The most famous of course is the Bamboo grove. Where you can loose yourself in a green world full of peace and tranquility.
Tenryu-Ji is another headline attraction in the area, it is a sprawling zen temple with beautiful gardens. The other destination often visited by tourists in the area is the Kameyama Koen Park to see the monkeys.
This is an important Shinto shrine near Kyoto and pays homage to Inari, the Shinto god of rice. There are thousands of vermillion tori gates that mark the hiking trail ascending Mount Inari. The hike to the summit of the mountain takes 2 – 3 hours and roughly half way up the mountain is the Yotsutsuji intersection. Here you can see sprawling views of Kyoto city.
Kyoto is a great place to base yourself for a trip to Japan as it easily allows daytrips to the most commonly visited places in Japan.
The benefit of daytrips from Kyoto is that they are all easily accessible via the rail network. Cities you can visit include: Osaka and Kobe for a food adventure, Nara to see deer, Hiroshima to learn more about world history and Uji for the tea connoisseur.
Foodie things to do:
One of the best things to do in Kyoto is to visit their market. It’s a lot smaller than Tsukiji market and most of it is under cover making it easily accessible. All the produce is fresh and the quality of the food is unbelievable. We had succulent king prawns cooked fresh and simply over a grill with salt, pepper and a little lemon – these were amazing! The Kyoto style omelette is also a must try, it is a warm, fluffy savoury version of the famous Japanese omelette.

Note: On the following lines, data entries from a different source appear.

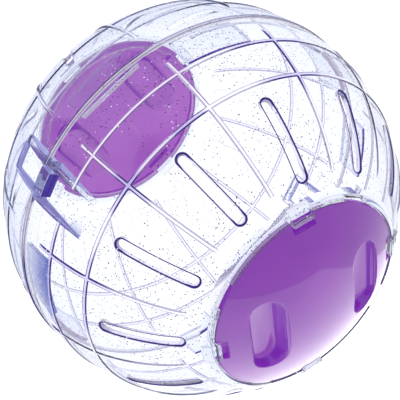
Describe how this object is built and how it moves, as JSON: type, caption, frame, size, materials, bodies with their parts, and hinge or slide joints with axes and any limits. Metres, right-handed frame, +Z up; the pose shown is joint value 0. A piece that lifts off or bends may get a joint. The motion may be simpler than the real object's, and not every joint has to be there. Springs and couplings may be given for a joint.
{
  "type": "hamster ball",
  "caption": "Clear two-piece exercise ball for a small pet, with air slots, raised ribs, sunk seam latches and a round lift-out door lid in each side.",
  "frame": {"origin": "centre of the ball", "axes": "+Y runs along the axis through both door lids, from the front half towards the rear half; +Z is up as the ball lies in the picture; +X is to the right of someone who looks along +Y"},
  "size_m": [0.18, 0.1788, 0.18],
  "materials": {
    "clear_plastic": "clear polystyrene with fine dark glitter, high gloss as moulded",
    "purple_plastic": "purple tinted polystyrene, high gloss as moulded"
  },
  "bodies": {
    "front_half": {"front_half_shell": "clear_plastic"},
    "rear_half": {"rear_half_shell": "clear_plastic"},
    "front_lid": {"front_door_lid": "purple_plastic"},
    "rear_lid": {"rear_door_lid": "purple_plastic"}
  },
  "joints": [
    {"name": "rear_half_slide", "type": "slide", "parent": "front_half", "child": "rear_half", "axis": [0, 1, 0], "range_m": [0, 0.06]},
    {"name": "front_lid_slide", "type": "slide", "parent": "front_half", "child": "front_lid", "axis": [0, -1, 0], "range_m": [0, 0.045]},
    {"name": "rear_lid_slide", "type": "slide", "parent": "rear_half", "child": "rear_lid", "axis": [0, 1, 0], "range_m": [0, 0.045]}
  ]
}
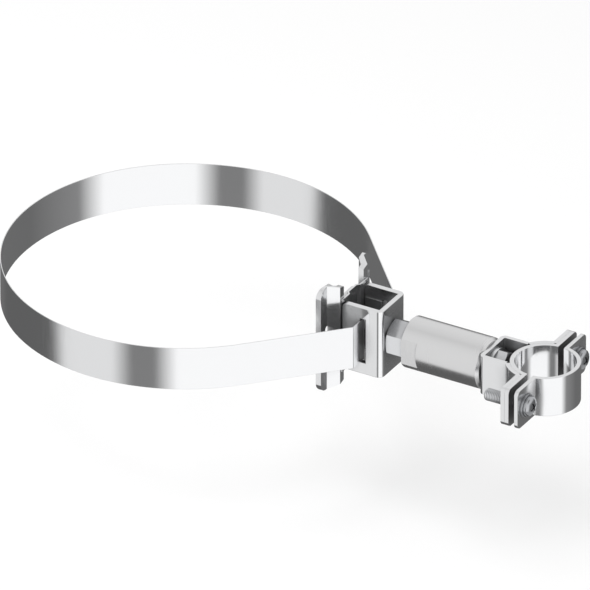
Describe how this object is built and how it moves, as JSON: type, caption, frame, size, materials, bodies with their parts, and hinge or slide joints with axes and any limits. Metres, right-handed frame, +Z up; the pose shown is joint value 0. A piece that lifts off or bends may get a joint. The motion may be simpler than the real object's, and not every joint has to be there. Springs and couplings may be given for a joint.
{
  "type": "band clamp with spacer and pipe clip",
  "caption": "Pole band clamp: steel band with tension box and curved saddle, a round spacer, and a two-part pipe clip held parallel to the pole.",
  "frame": {"origin": "on the axis of the clamped pole, at the middle of the band's width", "axes": "+Z up along the pole, +X from the pole along the spacer to the pipe clip, +Y across, away from the viewer of the picture"},
  "size_m": [0.3374, 0.1984, 0.0624],
  "materials": {
    "polished_sheet": "mirror polished stainless sheet",
    "turned_bar": "fine turned satin",
    "fastener": "bright rolled and machined"
  },
  "bodies": {
    "root": {"band": "polished_sheet", "tension_box": "polished_sheet", "saddle": "polished_sheet", "thrust_plate": "polished_sheet", "stud": "fastener", "inner_nut": "fastener", "lock_nut": "fastener", "spacer": "turned_bar", "rear_bracket": "polished_sheet", "bracket_bolt": "fastener", "bracket_washer": "fastener", "rear_shell": "polished_sheet", "front_shell": "polished_sheet", "near_clamp_screw": "fastener", "far_clamp_screw": "fastener", "near_screw_washer": "fastener", "far_screw_washer": "fastener"}
  },
  "joints": []
}
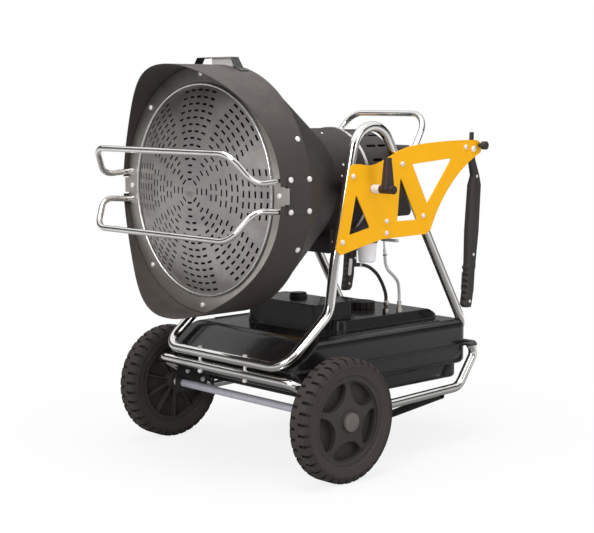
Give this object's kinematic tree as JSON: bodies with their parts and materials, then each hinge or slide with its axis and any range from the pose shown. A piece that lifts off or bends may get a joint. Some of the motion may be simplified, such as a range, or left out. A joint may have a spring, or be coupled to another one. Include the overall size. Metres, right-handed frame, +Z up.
{
  "type": "diesel infrared heater",
  "caption": "Wheeled diesel infrared heater with a perforated disc emitter in a tilting hooded head, tubular frame, moulded fuel tank, side panels and fold-down push handles.",
  "frame": {"origin": "on the floor, at the middle of the bounding box in plan", "axes": "+Z up, the emitter faces -Y, +X is the left side as seen by a person standing behind the heater and pushing it"},
  "size_m": [0.7388, 0.9066, 1.009],
  "materials": {
    "chrome": "polished chrome plate",
    "zinc": "zinc plate",
    "black_steel": "black paint",
    "black_head": "fine textured dark paint",
    "yellow_steel": "satin yellow paint",
    "tank_plastic": "gloss black moulding",
    "black_plastic": "matt black moulding",
    "rim_plastic": "matt dark moulding",
    "tyre_rubber": "matt dark rubber",
    "emitter_steel": "satin stainless",
    "bright_steel": "bright stainless",
    "filter_alloy": "cast and brushed",
    "brass": "machined",
    "hose_rubber": "matt black",
    "clear_tube": "clear grey hose",
    "rubber_foot": "matt black",
    "cap_grey": "grey moulding",
    "burner_steel": "heat-tinted steel",
    "cast_black": "black enamel"
  },
  "bodies": {
    "chassis": {"base_frame_tube": "chrome", "upper_frame_tube": "chrome", "rear_stand": "black_steel", "stand_foot": "rubber_foot", "wheel_brackets": "black_steel", "axle": "zinc", "frame_bolts": "zinc", "frame_brackets": "black_steel", "tank_lower_shell": "tank_plastic", "tank_upper_shell": "tank_plastic", "fuel_gauge": "black_plastic", "tank_fittings": "bright_steel", "side_panel_left": "yellow_steel", "side_panel_right": "yellow_steel", "panel_bolts": "zinc", "filter_head": "black_plastic", "filter_bowl": "filter_alloy", "suction_hose": "hose_rubber", "return_hose": "clear_tube", "return_pipe": "bright_steel"},
    "wheel_left": {"tyre_left": "tyre_rubber", "rim_left": "rim_plastic", "hub_cap_left": "cap_grey"},
    "wheel_right": {"tyre_right": "tyre_rubber", "rim_right": "rim_plastic", "hub_cap_right": "cap_grey"},
    "handle_left": {"handle_arm_left": "black_plastic", "handle_grip_left": "black_plastic"},
    "handle_right": {"handle_arm_right": "black_plastic", "handle_grip_right": "black_plastic"},
    "knob_left": {"tail_knob_left": "black_plastic"},
    "knob_right": {"tail_knob_right": "black_plastic"},
    "cap": {"filler_cap": "black_plastic"},
    "lever": {"clamp_lever": "black_plastic"},
    "switch": {"power_switch": "black_plastic"},
    "fan": {"fan_impeller": "filter_alloy"},
    "head": {"upper_visor": "black_head", "lower_visor": "black_head", "side_straps": "black_head", "front_flange": "emitter_steel", "emitter_dome": "emitter_steel", "bead_ring": "bright_steel", "burner_cone": "black_head", "head_bolts": "zinc", "top_bracket": "black_steel", "guard_upper": "chrome", "guard_lower": "chrome", "burner_housing": "black_head", "housing_band": "bright_steel", "fan_housing": "black_steel", "rear_console": "black_plastic", "inlet_gland": "black_plastic", "lower_box": "black_steel", "fuel_pump": "cast_black", "ignition_transformer": "black_plastic", "combustion_tube": "burner_steel", "burner_nozzle": "brass", "fan_motor": "cast_black", "loop_handle": "chrome", "pivot_arms": "black_steel"}
  },
  "joints": [
    {"name": "wheel_left_spin", "type": "hinge", "parent": "chassis", "child": "wheel_left", "pos_m": [0.3324, -0.16179, 0.15], "axis": [1, 0, 0], "continuous": true},
    {"name": "wheel_right_spin", "type": "hinge", "parent": "chassis", "child": "wheel_right", "pos_m": [-0.3324, -0.16179, 0.15], "axis": [1, 0, 0], "continuous": true},
    {"name": "head_tilt", "type": "hinge", "parent": "chassis", "child": "head", "pos_m": [0, 0.03121, 0.688], "axis": [-1, 0, 0], "range_deg": [-10, 30]},
    {"name": "clamp_turn", "type": "hinge", "parent": "head", "child": "lever", "pos_m": [0.292, 0.03121, 0.688], "axis": [1, 0, 0], "range_deg": [-60, 60]},
    {"name": "handle_left_fold", "type": "hinge", "parent": "chassis", "child": "handle_left", "pos_m": [0.226, 0.41021, 0.777], "axis": [1, 0, 0], "range_deg": [0, 100]},
    {"name": "handle_right_fold", "type": "hinge", "parent": "chassis", "child": "handle_right", "pos_m": [-0.226, 0.41021, 0.777], "axis": [1, 0, 0], "range_deg": [0, 100]},
    {"name": "knob_left_turn", "type": "hinge", "parent": "chassis", "child": "knob_left", "pos_m": [0.258, 0.43222, 0.786], "axis": [1, 0, 0], "continuous": true},
    {"name": "knob_right_turn", "type": "hinge", "parent": "chassis", "child": "knob_right", "pos_m": [-0.258, 0.43222, 0.786], "axis": [1, 0, 0], "continuous": true},
    {"name": "cap_turn", "type": "hinge", "parent": "chassis", "child": "cap", "pos_m": [0.035, 0.20722, 0.36], "axis": [0, 0, 1], "range_deg": [0, 120]},
    {"name": "switch_rock", "type": "hinge", "parent": "head", "child": "switch", "pos_m": [0.07, 0.28721, 0.64], "axis": [1, 0, 0], "range_deg": [0, 16]},
    {"name": "fan_spin", "type": "hinge", "parent": "head", "child": "fan", "pos_m": [0, 0.17822, 0.688], "axis": [0, 1, 0], "continuous": true}
  ]
}
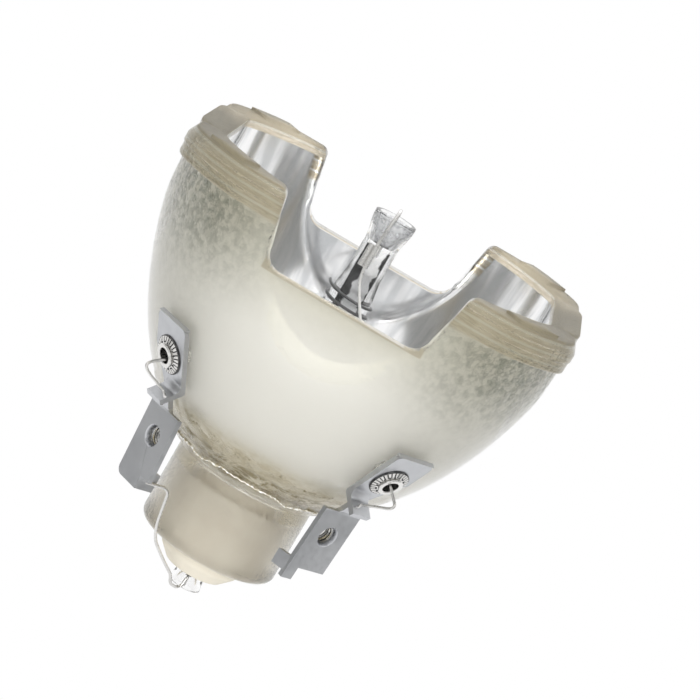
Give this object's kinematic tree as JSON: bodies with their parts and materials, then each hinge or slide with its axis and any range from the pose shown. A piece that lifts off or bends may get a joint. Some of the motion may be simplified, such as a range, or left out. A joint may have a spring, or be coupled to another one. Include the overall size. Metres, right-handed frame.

It is at night where the city of Kyoto truly comes alive with all of its various bars and izakayas. The Kyoto bar scene is sophisticated, always serving the best quality sake, beer or whiskey. Often times the drinks are all accompanied with scrumptious morsels of Japanese bar food. The atmosphere here is laid back and unpretentious but that’s where it’s misleading – you get the impression that these places are where the trends actually begin!
During our second trip we were taken to a couple of eateries frequented by locals. We had a multi-course dinner at a family run restaurant specialising in eel. To get a booking at this hidden gem you really need a local contact as the restaurant is only open by reservation. The food as you can imagine was unbelievable.
For lunch one day we visited a local tea house called Wakuden Sakimachi which specialised in ochaya (teahouse) style lunch meals. This included rice and tea with some grilled meat. It was a very simple lunch cooked to perfection. We were served some delicious houjicha at the beginning and a matcha tea at the end of the meal with some local sweets. Again getting into this restaurant required a local contact to organise a reservation.
If you have local contacts in Kyoto definitely get in touch as you will experience a completely different side of the city. However Kyoto is still fun as a tourist and reviewing food review sites like Tabelog will allow you to eat well during your stay and skip the plethora of tourist traps that abound. We have also listed a bunch of our favourite Kyoto food recommendations here.
1. Geisha culture is still a part of everyday life in Kyoto. You might be able to catch sight of one in the main city area in the evenings with their clients.
2. There are some really beautiful temples to see in Kyoto, with amazing zen gardens, make a list of the your must-see destinations, to help plan your stay in Kyoto as some are located far away.
3. The coffee scene in Kyoto is fantastic and the four square app has lots of quality suggestions
4. Catching the train to Kyoto is super easy from Tokyo. You also get a stunning view of Mount Fuji. Sit on the right side of the carriage heading to Kyoto.
5. Kyoto is the ideal place to base yourself for a trip to Japan as many of the must see tourist attractions are day trips from this cosmopolitan city. Aim to spend more time in Kyoto if you are planning on doing these day trips.